Even if the firewalls to the adjacent town house basements are uninsulated, the biggest wintertime heat loss is to the exterior walls, and the difference in comfort you'll get by insulating them is very real.
But doing it after the fact is a problem. What would have made sense is a variation on Case 4 (but with 1.5" of XPS foam, not 1" , or alternatively, 2" of XPS foam and no batts- See figure 37, page 49) found here:
See:
http://www.buildingscience.com/documents/reports/rr-1003-building-america-high-r-foundations-case-study-analysis
Obviously you're not going to rip the walls apart to do the "right" thing and put semi-permeable foam against the walls, but pay careful attention to the hygric analysis in that document. Even though you used metal studs, not wood, if you just blow in fiber insulation you're guaranteed to have winter condensation/frost issues on the foundation wall from conditioned-space air/vapor intrusion. You can't just put up an interior-side vapor-barrier (or vapor barrier paint) either, since that would trap ground moisture in the foundation rasing the risk of rot at the foundtaion sill. The best-bet in your case would be to inject a somewhat permeable non-expanding foam such as
Tripolymer, or
Retro Seal, or even a masonry-type injected foam such as
Core-Fill in the wall cavities from the interior, but it won't be cheap. Wherever you can access it, using 1-2" of closed-cell spray polyurethane foam to air-seal and insulate the foundation sill and band joist is probably a better first step, since that will better protect the structural wood from wintertime interior moisture than Tripolymer. With nonexpanding foam injection you can use relatively small holes drilled in near the ceiling or near the floor, and cover them with crown molding, border-paper, or kickboard. (Chair-rail molding would work too, for a mid-wall drill option.)

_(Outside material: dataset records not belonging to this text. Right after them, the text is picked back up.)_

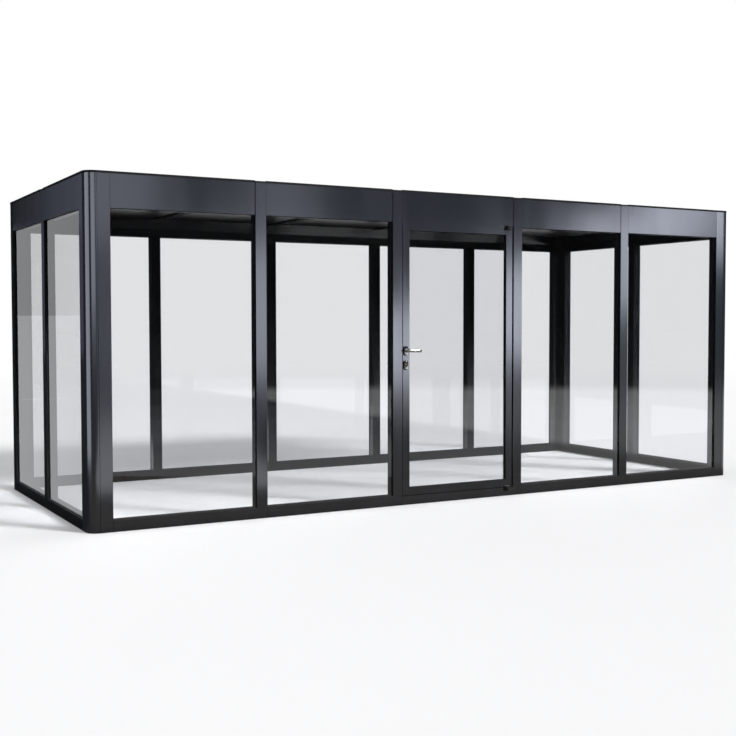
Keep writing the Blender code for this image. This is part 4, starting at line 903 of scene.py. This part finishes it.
@dataclass(frozen=True)
class PhotoView:
    """The camera at the photograph's viewing angle, for a square picture."""

    position: tuple[float, float, float] = (-4.6039, -7.9870, 1.3116)
    yaw: float = 0.5078
    pitch: float = -0.0406
    roll: float = -0.0015
    focal_share: float = 1.52821
    sensor: float = 36.0

    def build(self) -> None:
        """Place the camera and make it the scene's own."""
        lens = bpy.data.cameras.new("photo_view")
        lens.sensor_fit = "HORIZONTAL"
        lens.sensor_width = self.sensor
        lens.lens = self.focal_share * self.sensor
        lens.clip_end = 500.0
        eye = bpy.data.objects.new("photo_view", lens)
        bpy.context.scene.collection.objects.link(eye)
        ahead = Vector((
            math.sin(self.yaw) * math.cos(self.pitch),
            math.cos(self.yaw) * math.cos(self.pitch),
            math.sin(self.pitch)))
        level = Vector((math.cos(self.yaw), -math.sin(self.yaw), 0.0))
        up = level.cross(ahead)
        right = level * math.cos(self.roll) + up * math.sin(self.roll)
        up = right.cross(ahead)
        turn = Matrix((right, up, -ahead)).transposed().to_4x4()
        eye.matrix_world = Matrix.Translation(self.position) @ turn
        bpy.context.scene.camera = eye


MIRRORED_EYE = Vector((-4.6039, 2 * FRONT_Y + 7.9870, 1.3116))
SIDE_EYE = Vector((2 * LEFT_X + 4.6039, -7.9870, 1.3116))
LEFT_CORNER = Vector((LEFT_X + 0.05, FRONT_Y + 0.05, 1.3116))
PALE_TINT = (0.97, 0.98, 1.0)


@dataclass(frozen=True)
class Softbox:
    """An unseen panel of light that only some pieces mirror, placed by the directions it fills."""

    name: str
    turn: tuple[float, float]
    height: tuple[float, float]
    radiance: float
    tint: tuple[float, float, float] = (0.81, 0.855, 1.0)
    centre: Vector = field(default_factory=lambda: MIRRORED_EYE)
    distance: float = 20.0

    def build(self, receivers: bpy.types.Collection) -> None:
        """Stand the panel upright, facing its centre.

        Args:
            receivers: The pieces that it lights.
        """
        turn = math.radians(sum(self.turn) / 2)
        away = Vector((math.sin(turn), -math.cos(turn), 0.0))
        low, high = (self.distance * math.tan(math.radians(angle)) for angle in self.height)
        width = 2 * self.distance * math.tan(math.radians(self.turn[1] - self.turn[0]) / 2)
        middle = self.centre + away * self.distance + Vector((0, 0, (low + high) / 2))
        size, light = (width, high - low), (self.radiance, self.tint)
        add_panel(self.name, middle, away, size, light, receivers)


@dataclass(frozen=True)
class GroundBoard:
    """An unseen panel of light that lies on the floor, facing up, placed the same way."""

    name: str
    turn: float
    reach: tuple[float, float]
    width: float
    radiance: float
    tint: tuple[float, float, float] = (0.86, 0.90, 1.0)
    centre: Vector = field(default_factory=lambda: MIRRORED_EYE)

    def build(self, receivers: bpy.types.Collection) -> None:
        """Lay the panel across its direction.

        Args:
            receivers: The pieces that it lights.
        """
        turn = math.radians(self.turn)
        away = Vector((math.sin(turn), -math.cos(turn), 0.0))
        middle = self.centre + away * (sum(self.reach) / 2)
        middle.z = 0.01
        size = (self.width, self.reach[1] - self.reach[0])
        light = (self.radiance, self.tint)
        add_panel(self.name, middle, away, size, light, receivers, flat=True)


def add_panel(
    name: str,
    middle: Vector,
    away: Vector,
    size: tuple[float, float],
    light: tuple[float, tuple[float, float, float]],
    receivers: bpy.types.Collection,
    flat: bool = False,
) -> None:
    """Add one panel of light.

    Args:
        name: The panel's name.
        middle: Its middle.
        away: Level direction from what it lights towards it.
        size: Its width and its height, or its depth when it lies flat.
        light: Its radiance in red and its tint.
        receivers: The pieces that it lights.
        flat: Whether it lies facing up.
    """
    radiance, tint = light
    lamp = bpy.data.lights.new(name, "AREA")
    lamp.shape = "RECTANGLE"
    lamp.size, lamp.size_y = size
    lamp.color = tint
    lamp.energy = radiance / tint[0] * 4.0 * size[0] * size[1]
    item = bpy.data.objects.new(name, lamp)
    bpy.context.scene.collection.objects.link(item)
    level = Vector((0, 0, 1)).cross(away)
    back = Vector((0, 0, -1)) if flat else away
    turned = Matrix((level, back.cross(level), back)).transposed().to_4x4()
    item.matrix_world = Matrix.Translation(middle) @ turned
    item.visible_camera = False
    item.visible_transmission = False
    item.light_linking.receiver_collection = receivers


@dataclass
class Studio:
    """Pale floor, white surroundings, key light and the panels that the frame and glass mirror.

    What the camera sees, also through glass, is white. What the coat and glass mirror is a dark
    room with white overhead, a grey floor in front and a white floor behind and to the right.
    """

    coated: dict[str, bpy.types.Object]
    floor_size: float = 240.0
    floor_drop: float = 0.0005
    soft_light: float = 0.55
    key_energy: float = 2.6
    key_spread: float = 12.0
    key_from: tuple[float, float, float] = (0.52, -0.68, 0.52)
    frame_panels: tuple[Softbox | GroundBoard, ...] = (
        Softbox("base_panel", (-4.0, 62.0), (-3.6, 16.0), 0.12, (0.667, 0.76, 1.0), distance=20.6),
        Softbox("far_left_glow", (9.0, 18.6), (4.2, 9.6), 1.35),
        Softbox("left_glow", (19.5, 27.0), (-2.8, 4.0), 3.2),
        Softbox("left_upper_glow", (23.2, 26.3), (4.6, 9.0), 1.05),
        Softbox("middle_glow", (27.0, 33.5), (-3.2, 0.8), 5.0),
        Softbox("door_glow", (33.5, 39.3), (-1.9, 3.0), 5.1),
        Softbox("right_glow", (39.3, 43.0), (0.5, 5.4), 4.4),
        Softbox("far_right_glow", (43.0, 45.6), (3.6, 8.0), 5.0),
        Softbox("end_glow", (45.6, 49.5), (3.6, 7.6), 1.7),
        Softbox("far_left_low_glow", (9.0, 18.6), (-3.0, 4.2), 0.42, (0.80, 0.81, 1.0)),
        GroundBoard("left_ground_glow", 15.0, (8.8, 15.5), 3.2, 1.5))
    left_nose_panels: tuple[Softbox, ...] = (
        Softbox(
            "nose_side_strip", (-112.0, -66.0), (-20.3, 28.0), 2.5,
            centre=LEFT_CORNER, distance=3.5),
        Softbox("nose_front_strip", (-46.0, -8.0), (0.6, 14.0), 2.4, centre=LEFT_CORNER),
        Softbox("nose_front_low", (-50.0, -8.0), (-3.0, 0.6), 0.35, centre=LEFT_CORNER))
    right_post_panels: tuple[Softbox, ...] = (
        Softbox("right_post_glow", (44.5, 49.5), (2.8, 9.0), 1.9),)
    side_frame_panels: tuple[Softbox, ...] = (
        Softbox(
            "side_fascia_glow", (193.4, 198.0), (4.6, 12.0), 0.15, (0.66, 0.74, 1.0), SIDE_EYE),
        Softbox(
            "side_base_panel", (186.0, 200.0), (-1.6, 4.6), 0.09, (0.62, 0.64, 1.0), SIDE_EYE))
    side_glass_panels: tuple[Softbox | GroundBoard, ...] = (
        Softbox("side_sky_board", (189.0, 199.0), (0.35, 20.0), 0.50, PALE_TINT, SIDE_EYE),
        Softbox("side_low_board", (189.0, 199.0), (-3.73, 0.35), 0.74, PALE_TINT, SIDE_EYE),
        GroundBoard("side_ground_board", 194.0, (7.2, 20.0), 6.0, 0.74, PALE_TINT, SIDE_EYE))
    front_glass_panels: tuple[GroundBoard, ...] = (
        GroundBoard("front_glass_board", 31.0, (9.4, 13.0), 22.0, 0.55),
        GroundBoard("front_glass_board_2", 31.0, (13.0, 15.0), 22.0, 0.42),
        GroundBoard("front_glass_board_3", 31.0, (15.0, 17.5), 22.0, 0.28),
        GroundBoard("front_glass_board_4", 31.0, (17.5, 21.7), 22.0, 0.14))

    def build_floor(self) -> None:
        """Lay the floor: pale where seen, white or darker where mirrored, mid-grey for bounces."""
        half = self.floor_size / 2
        flat = [[-half, -half], [half, -half], [half, half], [-half, half]]
        points = np.array([[x, y, -self.floor_drop] for x, y in flat])
        floor = make_piece("studio_floor", points, [(0, 1, 2, 3)], False)
        graph, material = start_material("pale_floor", (0.9, 0.9, 0.9))
        path = graph.add("LightPath")
        place = graph.add("TexCoord").outputs["Object"]
        east, north, _ = graph.add("SeparateXYZ", {0: place}).outputs
        before = graph.maths("SUBTRACT", FRONT_Y, north)
        ahead = graph.maths("MULTIPLY", graph.ramp(before, -0.3, 0.3), graph.ramp(before, 5.0, 1.5))
        distance = graph.add("VectorMath", {0: place}, operation="LENGTH").outputs["Value"]
        slanted = graph.maths("MULTIPLY_ADD", north, 0.05, east)
        right_of_left_wall = graph.ramp(slanted, -2.55, -2.05)
        behind_rear = graph.ramp(north, REAR_Y, REAR_Y + 0.4)
        beyond = graph.maths("MAXIMUM", behind_rear, graph.ramp(east, 2.9, 3.4))
        beyond = graph.maths("MULTIPLY", beyond, right_of_left_wall)
        open_floor = graph.maths("MULTIPLY", beyond, graph.ramp(distance, 17.0, 13.5))
        mirrored = graph.mix_colour(ahead, (0.02, 0.02, 0.021, 1.0), (0.33, 0.30, 0.25, 1.0))
        glossy = graph.maths("GREATER_THAN", path.outputs["Glossy Depth"], 0.5)
        spread = graph.maths("GREATER_THAN", path.outputs["Diffuse Depth"], 0.5)
        tone = graph.noise(place, 0.35, 2.0)
        pale = graph.ramp(tone, 0.3, 0.7, 0.955, 0.965)
        seen = graph.mix_colour(glossy, pale, mirrored)
        colour = graph.mix_colour(spread, seen, (0.22, 0.22, 0.22, 1.0))
        matt = graph.add("BsdfDiffuse", {"Color": colour})
        far = graph.ramp(distance, 9.0, 26.0)
        white = graph.add("Emission", {"Color": (1.0, 1.0, 1.0, 1.0), "Strength": 1.0})
        plain = graph.maths("SUBTRACT", 1.0, graph.maths("MAXIMUM", glossy, spread), clamp=True)
        behind = graph.maths("MULTIPLY", open_floor, graph.maths("MULTIPLY", glossy, 0.9))
        fade = graph.maths("MAXIMUM", graph.maths("MULTIPLY", far, plain), behind)
        mixed = graph.add("MixShader", {0: fade, 1: matt.outputs[0], 2: white.outputs[0]})
        graph.add("OutputMaterial", {"Surface": mixed.outputs[0]})
        floor.data.materials.append(material)

    def build_world(self) -> None:
        """Surround the scene: white where seen, dark where mirrored, and soft for its light."""
        world = bpy.data.worlds.new("studio_world")
        bpy.context.scene.world = world
        world.use_nodes = True
        graph = Graph(world.node_tree)
        path = graph.add("LightPath")
        direction = graph.add("TexCoord").outputs["Generated"]
        _, north, up = graph.add("SeparateXYZ", {0: direction}).outputs
        glossy = graph.maths("GREATER_THAN", path.outputs["Glossy Depth"], 0.5)
        spread = graph.maths("GREATER_THAN", path.outputs["Diffuse Depth"], 0.5)
        behind = graph.ramp(north, -0.15, 0.25, 0.008, 0.015)
        overhead = graph.ramp(up, 0.22, 0.7, 0.0, 1.0)
        mirrored = graph.maths("ADD", behind, overhead)
        level = graph.mix_colour(glossy, (1.0, 1.0, 1.0, 1.0), mirrored)
        soft = (self.soft_light, self.soft_light, self.soft_light * 1.02, 1.0)
        level = graph.mix_colour(spread, level, soft)
        graph.add("OutputWorld", {"Surface": graph.add("Background", {"Color": level}).outputs[0]})

    def hang(self, name: str, nodes: list[str], panels: tuple[Softbox | GroundBoard, ...]) -> None:
        """Light one set of nodes with one set of panels."""
        receivers = bpy.data.collections.new(name)
        for node in nodes:
            receivers.objects.link(self.coated.get(node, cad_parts[node]))
        for panel in panels:
            panel.build(receivers)

    def build_lights(self) -> None:
        """Set the key light and the mirrored panels."""
        sun = bpy.data.lights.new("key_light", "SUN")
        sun.energy = self.key_energy
        sun.angle = math.radians(self.key_spread)
        key = bpy.data.objects.new("key_light", sun)
        bpy.context.scene.collection.objects.link(key)
        key.rotation_euler = Vector(self.key_from).to_track_quat("Z", "Y").to_euler()
        posts = ["corner_post_front_left", "corner_post_front_right"]
        facing = posts + [f"front_mullion_{index + 1}" for index in range(4)]
        facing += ["front_header", "front_sill", "door_lock_stile", "door_hinge_stile"]
        facing += ["door_top_rail", "door_bottom_rail"]
        self.hang("facing_members", facing, self.frame_panels)
        self.hang("left_front_post", posts[:1], self.left_nose_panels)
        self.hang("right_front_post", posts[1:], self.right_post_panels)
        side = ["left_header", "left_mullion_1", "left_sill", posts[0]]
        self.hang("side_members", side, self.side_frame_panels)
        self.hang("left_panes", ["left_pane_1", "left_pane_2"], self.side_glass_panels)
        panes = [f"front_pane_{index + 1}" for index in range(4)] + ["door_glass"]
        self.hang("front_panes", panes, self.front_glass_panels)

    def build(self) -> None:
        """Build the whole studio."""
        self.build_floor()
        self.build_world()
        self.build_lights()
        PhotoView().build()
        bpy.context.scene.view_settings.view_transform = "Standard"
        LOG.info("studio ready")


def main() -> None:
    """Build every sub-assembly in order."""
    logging.basicConfig(level=logging.INFO, format="%(name)s: %(message)s")
    palette = Palette()
    coated = Framework(palette).build()
    RoofCaps(palette).build()
    Glazing(palette).build()
    DoorSeals(palette).build()
    DoorHardware(palette).build()
    Studio(coated).build()


if __name__ == "__main__":
    main()
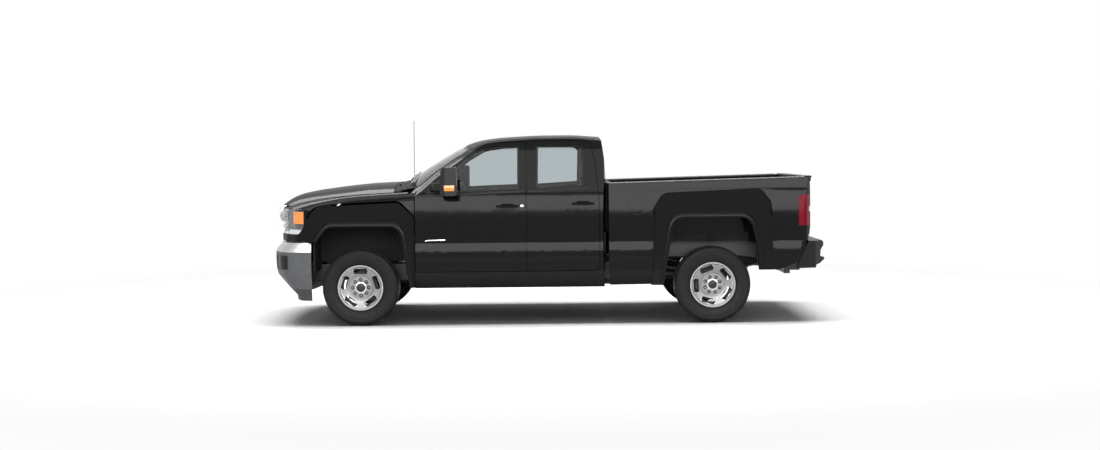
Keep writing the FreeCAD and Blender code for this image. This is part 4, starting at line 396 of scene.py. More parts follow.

The advantage to using foams is that they allow no convection, which would otherwise become a too-powerful moisture transport mechanism. With steel studs it'll be a much more severe thermal short than wood studs, but at least they won't rot from ground moisture & condensation the way wood studs will when insulated and placed against the foundation. DON'T attempt to use an expanding polyurethane pour in the cavites though. Risk of blowout is high, half-pound foam (open cell) would be too moisture permeable, and 2lb pours more than 2" thick will be too moisture-retardent- a near vapor-barrier.
Carpet and padding on an uninsulated floor may make it more comfortable, but that's a recipe for mold growth in PA, where the subsoil temps are low to mid-50s. The carpet and padding is air-permeabable and slightly insulating, which means the temp at the slap will be 5-10F colder- close to the subsoil temps in summer. Even assuming you air-condition the place and dehumidify the basement to 60% relative humidity the bottom of the pad will close to or below the dew point of the interior air- prime for growing mold in the pad. To significantly mitigate that risk you'd need to keep the relative humidity below 40%. In winter that's not a problem, and in summer with the AC going it won't be, but there will be many days/weeks with no appreciable sensible (temperature) AC load where the humidity will creep up unless you're actively dehumidifying it. If it's not too hard to do after the fact, adding 3/4-1" of XPS and floating a nailer-floor of half-inch ply or OSB tapconned to the slab does a WORLD of good for both comfort, and mold-under-the-basement-carpet issues.